- Goal -
Reproduce, word for word, only the lines from the one containing "(0, 0.0022)], 28)" through the one containing "in imported if", both included.

- Supplied information -
⁂

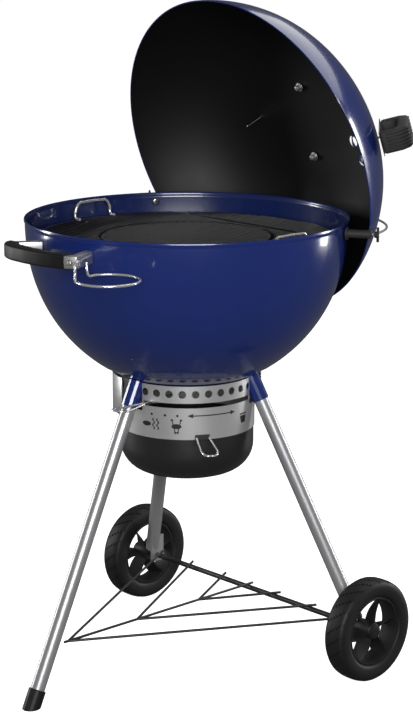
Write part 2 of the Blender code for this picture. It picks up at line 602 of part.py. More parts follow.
apply_tool(lid, rod((0, 0, -0.02), (0, 0, 0.02), 0.0040, 12), "DIFFERENCE", lid_frame, thermo_point,
           thermo_turn)
HANDLE_BOLT_Y = 0.0690
for number, y in enumerate((HANDLE_BOLT_Y, -HANDLE_BOLT_Y), 1):
    low = lid_height(HANDLE_BOLT_Y + 0.0085, LID_WALL) - 0.0014
    bolt = solid("lid_handle_bolt_" + str(number), rod((0, y, low), (0, y, low - 0.0015), 0.0085, 14),
                 steel, lid_frame)
    apply_tool(bolt, rod((0, y, low - 0.001), (0, y, low - 0.009), 0.0050, 8), "UNION", lid_frame)

arch_outer = [(-0.092, 0.0), (-0.088, 0.030), (-0.074, 0.054), (-0.045, 0.060), (0.045, 0.060),
              (0.074, 0.054), (0.088, 0.030), (0.092, 0.0)]
arch_inner = [(0.055, 0.0), (0.054, 0.024), (0.044, 0.036), (-0.044, 0.036), (-0.054, 0.024), (-0.055, 0.0)]
arch_turn = Matrix(((0, 0, 1), (1, 0, 0), (0, 1, 0)))          # outline's x along the lid's Y, its y along Z
arch = solid("lid_top_handle", prism(arch_outer + arch_inner, -0.014, 0.014), nylon, lid_frame,
             (0, 0, lid_height(0.0) + 0.0010), arch_turn)
feet_clearance = turned([(0, -0.01)] + [(r, lid_height(r) - lid_height(0) + GAP - 0.0010)
                                        for r in (0.14, 0.11, 0.08, 0.05)] + [(0, GAP - 0.0010 + 0.0002)], 32)
apply_tool(arch, feet_clearance, "DIFFERENCE", lid_frame, (0, 0, lid_height(0.0) + 0.0010))

SIDE_AT = (-0.2430, 0.0200)
side_point, side_normal = dome_point(*SIDE_AT)
side_across = Vector((-SIDE_AT[1], SIDE_AT[0], 0)).normalized()
side_along = side_across.cross(side_normal)
side_turn = Matrix((side_along, side_across, side_normal)).transposed()
side_frame = empty("side_handle_frame", lid_frame, side_point, side_turn)
solid("side_heat_shield", block((0.088, 0.044, 0.0012), (0, 0, 0.0075)), chrome, side_frame)
side_outer = [(-0.0420, 0.0), (-0.0420, 0.034), (-0.0330, 0.050), (0.0330, 0.050), (0.0420, 0.034),
              (0.0420, 0.0)]
side_inner = [(0.0270, 0.0), (0.0270, 0.022), (0.0200, 0.030), (-0.0200, 0.030), (-0.0270, 0.022),
              (-0.0270, 0.0)]
side_stand = Matrix(((1, 0, 0), (0, 0, -1), (0, 1, 0)))
solid("lid_side_handle", prism(side_outer + side_inner, -0.020, 0.020), nylon, side_frame,
      (0, 0, 0.0084), side_stand)

dial = turned([(0, 0.0110), (0.0210, 0.0110), (0.0250, 0.0080), (0.0250, 0.0022), (0, 0.0022)], 28)
thermometer = solid("thermometer", dial, chrome, lid_frame, thermo_point, thermo_turn)
probe = rod((0, 0, -0.048), (0, 0, 0.004), 0.0024, 8)
apply_tool(thermometer, probe, "UNION", lid_frame, thermo_point, thermo_turn)
damper_outline = [(0, 0.0062), (0.0120, 0.0062), (0.0400, 0.0042), (0.0400, 0.0030), (0, 0.0030)]
damper = solid("lid_damper", turned(damper_outline, 32), steel, lid_frame, damper_point, damper_turn)
apply_tool(damper, joined(*[rod(polar(0.026, a, -0.02), polar(0.026, a, 0.02), 0.0110, 10)
                            for a in (0, 90, 180, 270)]), "DIFFERENCE", lid_frame, damper_point, damper_turn)
apply_tool(damper, block((0.016, 0.0025, 0.018), (-0.033, 0, 0.012)), "UNION", lid_frame, damper_point,
           damper_turn @ about_z(45))
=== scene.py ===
"""Kettle charcoal grill with its lid parked in the side holder: the looks of every piece."""
import math

import bpy
from mathutils import Matrix, Vector


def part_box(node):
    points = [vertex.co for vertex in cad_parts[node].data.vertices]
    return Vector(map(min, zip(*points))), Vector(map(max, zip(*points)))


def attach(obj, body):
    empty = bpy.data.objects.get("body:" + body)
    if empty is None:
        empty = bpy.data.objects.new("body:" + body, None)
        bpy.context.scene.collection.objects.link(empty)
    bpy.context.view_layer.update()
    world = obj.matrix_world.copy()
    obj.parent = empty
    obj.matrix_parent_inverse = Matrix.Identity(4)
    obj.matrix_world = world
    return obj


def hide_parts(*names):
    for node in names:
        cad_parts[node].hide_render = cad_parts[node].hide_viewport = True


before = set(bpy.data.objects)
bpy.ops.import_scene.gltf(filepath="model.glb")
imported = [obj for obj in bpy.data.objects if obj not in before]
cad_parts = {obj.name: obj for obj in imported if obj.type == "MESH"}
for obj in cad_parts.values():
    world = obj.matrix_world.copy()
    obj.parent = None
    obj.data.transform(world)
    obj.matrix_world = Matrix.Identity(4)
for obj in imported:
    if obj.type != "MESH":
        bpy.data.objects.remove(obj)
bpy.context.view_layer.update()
axis_x = (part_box("bowl")[0].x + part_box("bowl")[1].x) / 2

# ---- bowl ----------------------------------------------------------------------------------------------
# A pressed steel bowl in deep blue porcelain enamel, with a rolled bead round its rim. Its bottom has
# three fan-shaped vents, which the sweep's blades open and close.
bowl_r, rim_z, bowl_depth = 0.2865, 0.8257, 0.31
bowl_wall = 0.0016
fullness_down, fullness_out = 2.2124, 1.9241


def bowl_radius(z):
    share = min((rim_z - z) / bowl_depth, 1)
    return bowl_r * (1 - share ** fullness_down) ** (1 / fullness_out)


def bowl_height(radius):
    return rim_z - bowl_depth * (1 - (radius / bowl_r) ** fullness_out) ** (1 / fullness_down)


class Value:
    """A number that varies over a surface: sums written with it add Math nodes."""

    def __init__(self, tree, socket):
        self.tree, self.socket = tree, socket

    def join(self, operation, first, second):
        node = self.tree.nodes.new("ShaderNodeMath")
        node.operation = operation
        for slot, term in zip(node.inputs, (first, second)):
            if isinstance(term, Value):
                self.tree.links.new(term.socket, slot)
            else:
                slot.default_value = term
        return Value(self.tree, node.outputs[0])

    def __add__(self, other):
        return self.join("ADD", self, other)

    def __mul__(self, other):
        return self.join("MULTIPLY", self, other)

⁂

- Written answer -
dial = turned([(0, 0.0110), (0.0210, 0.0110), (0.0250, 0.0080), (0.0250, 0.0022), (0, 0.0022)], 28)
thermometer = solid("thermometer", dial, chrome, lid_frame, thermo_point, thermo_turn)
probe = rod((0, 0, -0.048), (0, 0, 0.004), 0.0024, 8)
apply_tool(thermometer, probe, "UNION", lid_frame, thermo_point, thermo_turn)
damper_outline = [(0, 0.0062), (0.0120, 0.0062), (0.0400, 0.0042), (0.0400, 0.0030), (0, 0.0030)]
damper = solid("lid_damper", turned(damper_outline, 32), steel, lid_frame, damper_point, damper_turn)
apply_tool(damper, joined(*[rod(polar(0.026, a, -0.02), polar(0.026, a, 0.02), 0.0110, 10)
                            for a in (0, 90, 180, 270)]), "DIFFERENCE", lid_frame, damper_point, damper_turn)
apply_tool(damper, block((0.016, 0.0025, 0.018), (-0.033, 0, 0.012)), "UNION", lid_frame, damper_point,
           damper_turn @ about_z(45))
=== scene.py ===
"""Kettle charcoal grill with its lid parked in the side holder: the looks of every piece."""
import math

import bpy
from mathutils import Matrix, Vector


def part_box(node):
    points = [vertex.co for vertex in cad_parts[node].data.vertices]
    return Vector(map(min, zip(*points))), Vector(map(max, zip(*points)))


def attach(obj, body):
    empty = bpy.data.objects.get("body:" + body)
    if empty is None:
        empty = bpy.data.objects.new("body:" + body, None)
        bpy.context.scene.collection.objects.link(empty)
    bpy.context.view_layer.update()
    world = obj.matrix_world.copy()
    obj.parent = empty
    obj.matrix_parent_inverse = Matrix.Identity(4)
    obj.matrix_world = world
    return obj


def hide_parts(*names):
    for node in names:
        cad_parts[node].hide_render = cad_parts[node].hide_viewport = True


before = set(bpy.data.objects)
bpy.ops.import_scene.gltf(filepath="model.glb")
imported = [obj for obj in bpy.data.objects if obj not in before]
cad_parts = {obj.name: obj for obj in imported if obj.type == "MESH"}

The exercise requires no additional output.